At the beginning of this school year, I had to research my chosen career field, creative writing, to see its future career prospects. This was before concerns about AI reached the mainstream. Now, I am looking at AI and how it could affect my career choice.
I am no more worried about not becoming an author than I was before AI.
Most careers that focus on the arts are risky to get into because strong discipline is needed to make consistent money. Not everyone makes it because it’s a competitive field. However, I do not believe that I will need to compete with AI.
AI does not have feelings. It doesn’t know how to connect with readers on a deep level.
AI is not creative. It has a limited amount of stories it can create with one prompt. Asking it to write two stories with the same prompt causes it to create the same story, changing some words.

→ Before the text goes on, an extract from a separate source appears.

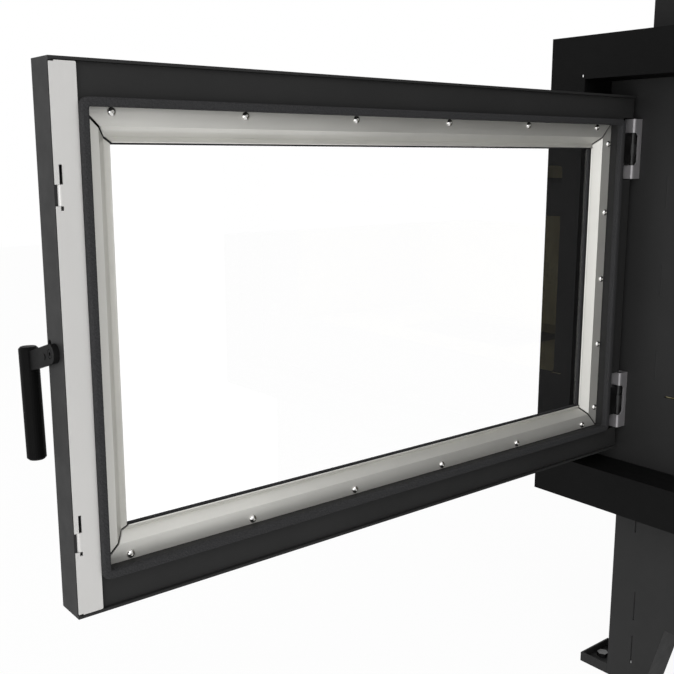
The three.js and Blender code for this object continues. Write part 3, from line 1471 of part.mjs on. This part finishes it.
place(doorLeaf, "door_gasket", doorGasket(), gasketRope);
place(doorLeaf, "door_glass", doorGlass(), clearGlass);
place(doorLeaf, "glass_seal", glassSeal(), gasketRope);
for (const side of ["left", "right", "top", "bottom"])
  place(doorLeaf, `glass_strip_${side}`, glassStrip(side), zinc);
place(doorLeaf, "lock_cover", lockCover(), zinc);
place(doorLeaf, "lock_bar", lockBar(), zinc);
place(handleGroup, "handle_arm", handleArm(), gripBlack);
place(handleGroup, "handle_grip", handleGrip(), gripBlack);
place(handleGroup, "drive_pin", drivePin(), hingeSteel);
place(handleGroup, "pivot_screw", pivotScrew(), hingeSteel);

// The origin is the middle of the footprint at rest, with the door open, on the floor.
const extent = new THREE.Box3().setFromObject(part);
const middle = extent.getCenter(new THREE.Vector3());
part.position.set(-middle.x, -middle.y, -extent.min.z);

export default part;
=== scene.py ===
import math

import bmesh
import bpy
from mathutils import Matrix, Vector


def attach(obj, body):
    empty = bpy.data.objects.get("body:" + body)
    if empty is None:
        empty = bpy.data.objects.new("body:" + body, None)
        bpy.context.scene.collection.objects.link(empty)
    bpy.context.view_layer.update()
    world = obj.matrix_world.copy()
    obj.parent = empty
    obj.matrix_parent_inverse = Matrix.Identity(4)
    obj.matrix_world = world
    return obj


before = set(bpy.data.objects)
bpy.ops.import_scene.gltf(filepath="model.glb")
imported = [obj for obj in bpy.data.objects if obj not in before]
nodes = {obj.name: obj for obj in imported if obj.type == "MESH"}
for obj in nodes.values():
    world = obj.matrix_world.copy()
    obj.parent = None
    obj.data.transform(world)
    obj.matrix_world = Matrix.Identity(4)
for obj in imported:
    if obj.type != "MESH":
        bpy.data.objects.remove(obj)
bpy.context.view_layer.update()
scene = bpy.context.scene
scene.view_settings.view_transform = "Standard"


# ---------------------------------------------------------------- camera
CAMERA_PLACE = (0.39688, -1.061125, 0.8814)
CAMERA_DOWN = 10.852  # degrees below level
CAMERA_TURN = 51.04  # degrees from +Y towards -X

camera_data = bpy.data.cameras.new("camera")
camera_data.lens = 50
camera_data.sensor_width = 36
camera_data.clip_start = 0.01
camera_data.clip_end = 50
camera = bpy.data.objects.new("camera", camera_data)
scene.collection.objects.link(camera)
camera.location = CAMERA_PLACE
camera.rotation_euler = (math.radians(90 - CAMERA_DOWN), 0, math.radians(CAMERA_TURN))
scene.camera = camera


# ---------------------------------------------------------------- materials
def linear(value):
    v = value / 255
    return v / 12.92 if v <= 0.04045 else ((v + 0.055) / 1.055) ** 2.4


def srgb(r, g, b):
    return (linear(r), linear(g), linear(b), 1)


class Nodes:
    """A material's node tree with a Principled shader, and short ways to add what feeds it."""

    def __init__(self, name):
        self.material = bpy.data.materials.new(name)
        self.material.use_nodes = True
        self.tree = self.material.node_tree
        self.shader = self.tree.nodes["Principled BSDF"]
        self.coords = self.add("ShaderNodeTexCoord").outputs["Object"]

    def add(self, kind, **settings):
        node = self.tree.nodes.new(kind)
        for key, value in settings.items():
            if hasattr(node, key):
                setattr(node, key, value)
            else:
                node.inputs[key].default_value = value
        return node

    def link(self, a, b):
        self.tree.links.new(a, b)

    def noise(self, scale, detail=3.0, stretch=(1, 1, 1), roughness=0.5):
        vector = self.coords
        if stretch != (1, 1, 1):
            mapping = self.add("ShaderNodeMapping")
            mapping.inputs["Scale"].default_value = stretch
            self.link(self.coords, mapping.inputs["Vector"])
            vector = mapping.outputs["Vector"]
        node = self.add("ShaderNodeTexNoise")
        node.inputs["Scale"].default_value = scale
        node.inputs["Detail"].default_value = detail
        node.inputs["Roughness"].default_value = roughness
        self.link(vector, node.inputs["Vector"])
        return node.outputs["Fac"]

    def ramp(self, source, stops):
        node = self.add("ShaderNodeValToRGB")
        elements = node.color_ramp.elements
        while len(elements) < len(stops):
            elements.new(0.5)
        for element, (position, color) in zip(elements, stops):
            element.position = position
            element.color = color
        self.link(source, node.inputs["Fac"])
        return node.outputs["Color"]

    def bump(self, source, strength, distance=0.001, after=None):
        node = self.add("ShaderNodeBump")
        node.inputs["Strength"].default_value = strength
        node.inputs["Distance"].default_value = distance
        self.link(source, node.inputs["Height"])
        if after is not None:
            self.link(after, node.inputs["Normal"])
        self.link(node.outputs["Normal"], self.shader.inputs["Normal"])
        return node.outputs["Normal"]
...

How could AI produce a series? How could it create something without plot holes or loose threads? How can it develop the characters and story in a meaningful way?

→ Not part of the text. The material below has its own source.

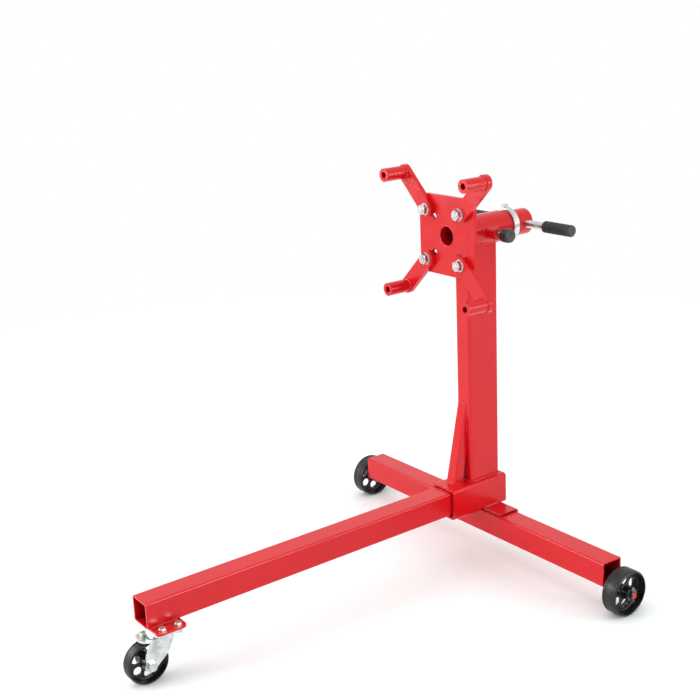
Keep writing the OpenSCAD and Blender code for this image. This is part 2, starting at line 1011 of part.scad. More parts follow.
rear_beam();
front_leg();
leg_socket();
leg_liner();
saddle_plate();
saddle_bolts();
saddle_weld_nuts();
leg_set_bolts();
leg_set_nuts();
post();
brace();
rear_axle();
rear_wheel_left();
rear_wheel_right();
axle_washers();
split_pins();
caster_plate();
caster_top_plate();
caster_bolts();
caster_nuts();
kingpin();
swivel_balls();
caster_fork();
front_wheel();
wheel_bush();
wheel_bolt();
wheel_nut();
head_sleeve();
lock_pin_boss();
lock_pin();
lock_pin_knob();
head_shaft();
thrust_washer();
mounting_plate();
retaining_collar();
collar_screw();
handle_bar();
handle_grips();
arm_1();
arm_2();
arm_3();
arm_4();
arm_tube_1();
arm_tube_2();
arm_tube_3();
arm_tube_4();
clamp_bolt_1();
clamp_bolt_2();
clamp_bolt_3();
clamp_bolt_4();
clamp_washers_1();
clamp_washers_2();
clamp_washers_3();
clamp_washers_4();
clamp_nut_1();
clamp_nut_2();
clamp_nut_3();
clamp_nut_4();
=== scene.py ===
import math
import random

import bmesh
import bpy
from mathutils import Matrix, Vector


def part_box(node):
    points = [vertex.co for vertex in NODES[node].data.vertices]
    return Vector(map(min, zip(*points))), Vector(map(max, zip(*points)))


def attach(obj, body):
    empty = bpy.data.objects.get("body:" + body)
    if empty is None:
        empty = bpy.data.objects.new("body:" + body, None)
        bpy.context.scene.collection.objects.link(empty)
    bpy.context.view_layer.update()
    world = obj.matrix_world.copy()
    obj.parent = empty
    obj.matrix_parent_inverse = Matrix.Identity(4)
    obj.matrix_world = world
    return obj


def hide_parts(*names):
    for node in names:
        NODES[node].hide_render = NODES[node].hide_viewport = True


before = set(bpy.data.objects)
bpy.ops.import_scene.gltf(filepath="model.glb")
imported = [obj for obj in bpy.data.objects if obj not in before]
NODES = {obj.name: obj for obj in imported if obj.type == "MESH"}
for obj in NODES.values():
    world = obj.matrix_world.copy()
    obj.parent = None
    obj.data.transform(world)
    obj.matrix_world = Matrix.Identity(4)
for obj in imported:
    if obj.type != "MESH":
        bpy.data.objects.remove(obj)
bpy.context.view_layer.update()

MM = 0.001
DRAW = random.Random(7)


def middle(node):
    """Middle of a CAD node's box."""
    low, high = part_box(node)
    return (low + high) / 2


# ---------- Shader nodes ----------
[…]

If someone reads a single story by AI, it seems fine. However, once it’s prompted to create more stories, its stories show a predictable pattern.
AI learns from human input. But where does that input come from for stories? No one is writing a whole story to give to AI. Instead, AI is taking published and copyrighted stories to use them to create new stories.
This is what my worry with AI is. It won’t steal my job – it will steal my work.
Right now, copyrighted works are not protected from AI training. There is a debate over whether “fair use” protects AI writing.
Hopefully, copyrighted works will be protected from AI by the time I publish a copyrighted work. But even if they aren’t, I will still continue my passion.